The pattern that follows is described with precision in verses 34–35. Whenever Moses goes before YHWH to speak with him, he removes the veil. When he comes out and tells the people what was commanded, the people see his face shining — and then he puts the veil back on until he goes in to speak with YHWH again. The veil goes on between the encounter with YHWH and the next encounter. It is not for protection; it is for the people's capacity. The full brightness of a face that has been with YHWH face-to-face is more than they can look at in everyday camp life. Moses covers the residue of glory so that Israel can function in his presence between the times when he goes back.

The detail that Moses did not know changes the quality of the encounter entirely. This is not a display. Moses is not presenting himself as the illuminated prophet, the radiant mediator. He descends carrying the tablets, not performing a revelation. The face that shines is the unintended side effect of time spent with YHWH, the visible trace of an encounter that was about the covenant written on stone, not about Moses himself. His unawareness is part of the text's characterization of him throughout Exodus: the most humble of men (Numbers 12:3), the one who consistently deflects attention from himself toward the One who called him from the burning bush.

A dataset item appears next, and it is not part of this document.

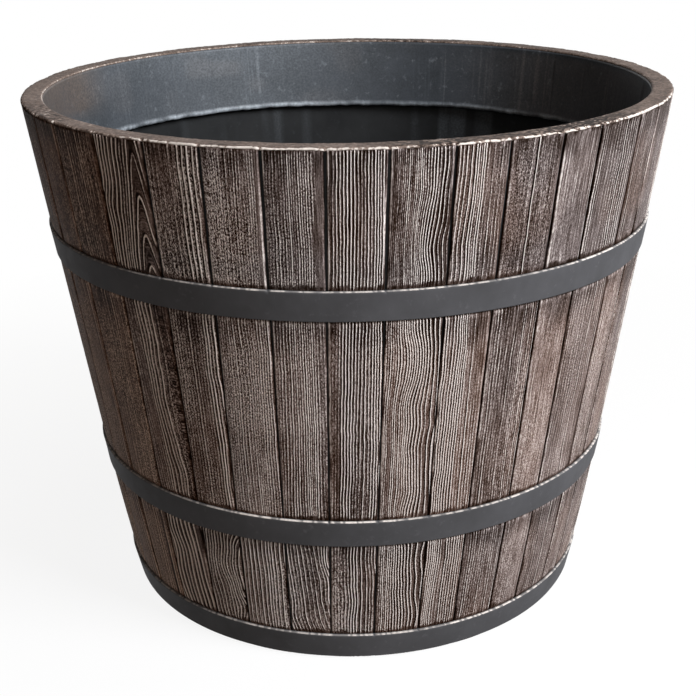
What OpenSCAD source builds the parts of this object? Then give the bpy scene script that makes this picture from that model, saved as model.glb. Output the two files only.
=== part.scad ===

Jerome's Latin Vulgate translated קָרַן (karan — shining) as "cornuta" (horned), and this gave Western Christian art Moses with horns — from medieval manuscripts to Michelangelo's great statue in Rome. The root קֶרֶן (keren) can mean "horn" when used as a noun, but as a verb it means to send out rays of light, to radiate. The image is of light beaming outward like the horn shape of rays in ancient solar iconography. Moses radiates. He does not have horns. But the word carried both meanings, and the mistranslation has held for centuries — a reminder that the same original text, read through different lenses, can produce very different Moseses.

Key Hebrew Word
קָרַן
karan — to shine, to send out rays. From the root קֶרֶן (keren), which as a noun means "horn" and as a verb means to radiate, to beam outward. The horn shape and the ray of light were visually associated in ancient iconography — rays of the sun were depicted as horn-like projections, and the horn was a symbol of power and glory in ancient Near Eastern art. The verb קָרַן describes what light does when it extends outward from a source in rays. Moses' skin does not grow horns; it radiates light in the way that a horn projects outward from a surface. Jerome's Latin translation (cornuta — horned) drew on the noun sense rather than the verb sense and produced a famous mistranslation that shaped centuries of visual art. The Hebrew text describes a man whose face has been illuminated by proximity to the divine, not disfigured by an animal appendage.
Key Hebrew Word
מַסְוֶה
maseveh — veil, covering for the face. The word appears only in this passage in the entire Hebrew Bible — three times in verses 33–35. It is a different word from the פָּרֹכֶת (parochet), the inner veil of the tabernacle that separates the Holy Place from the Holy of Holies. The maseveh is Moses' personal covering, worn over his shining face between his encounters with YHWH. It is not a shame covering — Moses is not hiding something wrong. It is a mediation covering: it allows Israel to function in proximity to a man whose face carries the brightness of divine encounter. The maseveh is the veil between the sacred and the ordinary life of the camp, placed and removed on a schedule governed entirely by Moses' access to YHWH.